● Objective
Print each line from the start of the records below up through the line where "WALL = 0.0025" is found, exactly as given.

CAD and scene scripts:
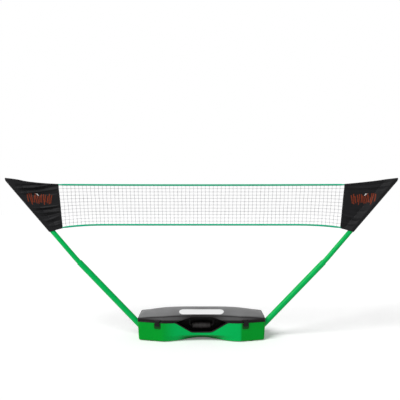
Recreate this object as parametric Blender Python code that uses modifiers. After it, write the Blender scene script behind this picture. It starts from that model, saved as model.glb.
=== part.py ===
"""Badminton net set: a carrying case, two sectioned poles leaning out of it, and the net.

Metres, +Z up, X along the net and the front of the case towards -Y. The origin lies on the
floor under the middle of the set.
"""

import math

import bmesh
import bpy
from mathutils import Matrix, Vector

# Clearance between pieces that touch
GAP = 0.0003

# Case seen from above: it bulges at two vertical edges and is waisted between them
CASE_LENGTH = 0.684
BULGE_INSET = 0.137
BULGE_X = CASE_LENGTH / 2 - BULGE_INSET
BULGE_DEPTH = 0.112
END_DEPTH = 0.075
BASE_WAIST = 0.090
FLOOR_WAIST = 0.047
LID_WAIST = 0.100
BACK_WAIST = 0.085
CORNER_RADIUS = 0.014
WALL = 0.0025

# Case heights
FOOT_HEIGHT = 0.003
FOOT_RADIUS = 0.014
FOOT_TAPER = 0.94
FOOT_INSET = 0.080
FOOT_PLACE = (CASE_LENGTH / 2 - FOOT_INSET, 0.070)
FLOOR_ROUND = 0.006
ARCH_RISE = 0.005
ARCH_HALF = 0.140
LIP_HEIGHT = 0.033
RIM_HEIGHT = 0.100
DRAFT = 0.006
BEAD_RADIUS = 0.0032
BEAD_BEND = 0.006
SEAM = RIM_HEIGHT + GAP + BEAD_RADIUS
LID_RIM = SEAM + BEAD_RADIUS + GAP
BAND_HEIGHT = 0.009
SKIRT_HEIGHT = 0.0245
SKIRT_LEAN = 0.006
CREASE_RISE = 0.009
LEDGE = 0.003
DOME_RISE = 0.0233
CROWN_DROP = 0.0282
CROWN_POWER = 2.4
DOME_POWER = 2.0
SPINE_INSET = 0.042
SPINE_HALF = CASE_LENGTH / 2 - SPINE_INSET

# Handle bay: a six-sided window across the seam, with a tray behind it
WINDOW_LIP_HALF = 0.054
WINDOW_LIP_BAND = 0.012
WINDOW_HALF = 0.143
WINDOW_TOP_HALF = 0.055
WINDOW_TOP_BAND = 0.009
BAY_OVERLAP = 0.0065
BAY_LID_CLEARANCE = 0.0008
BAY_BACK_Y = -0.010
BAY_SETBACK = 0.005
BAY_RIB_X = 0.030
BAY_RIB_DEPTH = 0.012

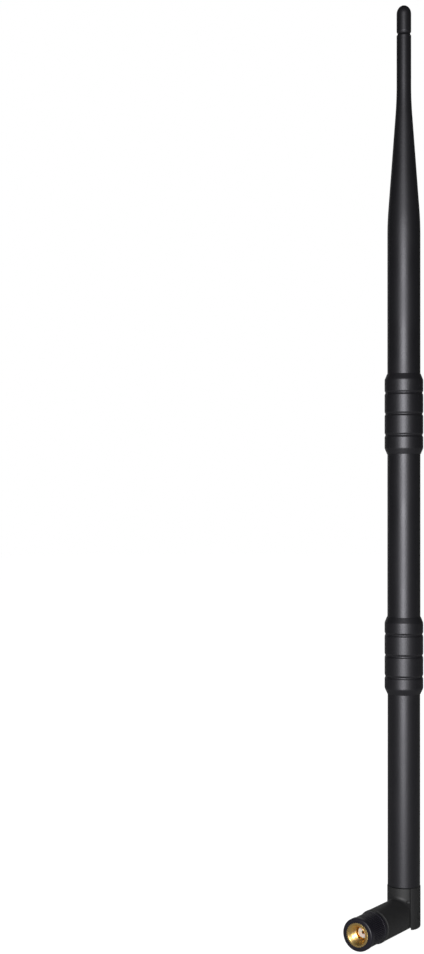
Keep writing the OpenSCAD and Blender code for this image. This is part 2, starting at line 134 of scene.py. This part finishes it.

● Reply
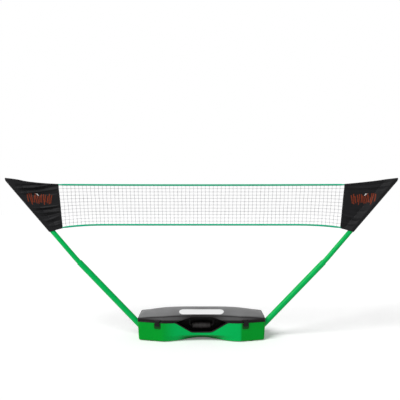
Recreate this object as parametric Blender Python code that uses modifiers. After it, write the Blender scene script behind this picture. It starts from that model, saved as model.glb.
=== part.py ===
"""Badminton net set: a carrying case, two sectioned poles leaning out of it, and the net.

Metres, +Z up, X along the net and the front of the case towards -Y. The origin lies on the
floor under the middle of the set.
"""

import math

import bmesh
import bpy
from mathutils import Matrix, Vector

# Clearance between pieces that touch
GAP = 0.0003

# Case seen from above: it bulges at two vertical edges and is waisted between them
CASE_LENGTH = 0.684
BULGE_INSET = 0.137
BULGE_X = CASE_LENGTH / 2 - BULGE_INSET
BULGE_DEPTH = 0.112
END_DEPTH = 0.075
BASE_WAIST = 0.090
FLOOR_WAIST = 0.047
LID_WAIST = 0.100
BACK_WAIST = 0.085
CORNER_RADIUS = 0.014
WALL = 0.0025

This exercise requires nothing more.